The overlapping and competing interests of the various RECs do not help simplify trade in a part of the world that is already rife with complexity

Part of the reason why the EU provides such a good example for the CFTA to follow is because of its well-established frameworks, systems and institutions. Through regulatory alignment, it provides rules for businesses to follow and sanctions for those that fail to do so. Through the European Commission and the European Court of Justice, the EU has created a rules-based trading system that is just as important for the bloc’s economic wellbeing as the single market or customs union.

“The EU judicial system has been instrumental in facilitating the mutual recognition of goods and services and defining rules of origins,” Kottoh explained. “So, creating a strong incentive for compliance within the CFTA is something we will have to think about. What we can learn from the EU and other free trade areas is that you need to consider all dimensions of economic integration if you really want it to succeed.”

The EU, of course, is not perfect. Wage depression resulting from free movement could be negatively replicated in Africa, and national economies may bristle at having to shape their domestic policies to fit within supranational frameworks. But the EU is also not static: it is constantly evolving and adapting to the needs of its member states. There is no reason that the CFTA could not do the same.
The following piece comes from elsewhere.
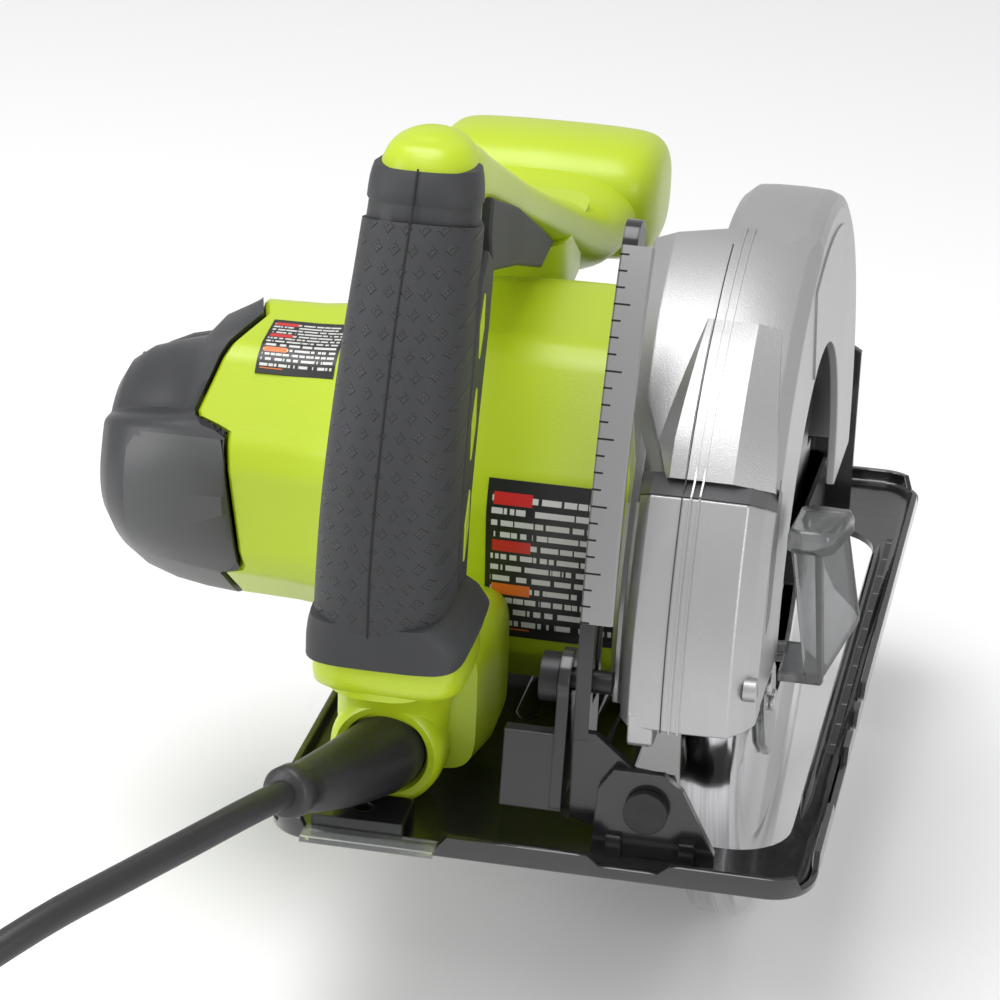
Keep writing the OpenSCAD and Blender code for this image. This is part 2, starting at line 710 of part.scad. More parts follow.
module cooling_fan() {
    color([0.15, 0.15, 0.15]) {
        ring_x(44, shaft_r, fan_x0 + 6, fan_x0 + 8, motor_y, motor_z);
        ring_x(10, shaft_r, fan_x0, fan_x0 + 8, motor_y, motor_z);
        translate([0, motor_y, motor_z]) for (i = [0:10]) rotate([i * 360 / 11, 0, 0])
            translate([fan_x0, 14, 0]) rotate([20, 0, 0]) cube([6.5, 27, 1.6]);
    }
}

module front_bearing() {
    color([0.6, 0.6, 0.65]) ring_x(small_bearing_d / 2, shaft_r + 0.02, case_x0 + 2,
        case_x0 + 2 + small_bearing_w, motor_y, motor_z);
}

rear_bearing_x = cap_x0 + 23;

module rear_bearing() {
    color([0.6, 0.6, 0.65]) ring_x(small_bearing_d / 2, shaft_r + 0.02, rear_bearing_x,
        rear_bearing_x + small_bearing_w, motor_y, motor_z);
}

module stator() {
    color([0.5, 0.35, 0.25]) {
        along_x(core_x0, core_x1) translate([motor_y, motor_z]) difference() {
            circle(stator_r);
            circle(core_r + 0.6);
            for (a = [0, 180]) rotate(a) intersection() {
                difference() {
                    circle(34);
                    circle(core_r + 0.5);
                }
                translate([0, -12]) square([60, 24]);
            }
        }
        for (x = [core_x0 - 8, core_x1]) ring_x(36, core_r + 3, x, x + 8, motor_y, motor_z);
    }
}

// Outer radius of the barrel along X, from the cap to the guard.
function barrel(inset) = [[housing_x0, cap_r + 1 - inset], [-72, cap_r + 1 - inset], [-46, housing_r - 2 - inset],
    [-20, housing_r - inset], [housing_x1, housing_r - inset]];

module barrel_solid(inset = 0, x0 = housing_x0, x1 = housing_x1) {
    pts = barrel(inset);
    translate([0, motor_y, motor_z]) rotate([0, 90, 0]) rotate_extrude($fn = 96)
        polygon(concat([[0, x0]], [[pts[0][1], x0]], [for (i = [1:3]) [pts[i][1], pts[i][0]]],
            [[pts[4][1], x1], [0, x1]]));
}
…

If Nigeria is worried that a lack of strong controls around the CFTA’s outer border will allow unscrupulous companies to flood its market with cheap imports, then it is the job of the African Union to convince it otherwise. Rules need to be discussed and properly enforced at the local level if, as Kottoh believes, the CFTA is to be viewed “as a good and fair deal for all countries”. Only then can Africa’s potential be unlocked, without free trade descending into a free-for-all.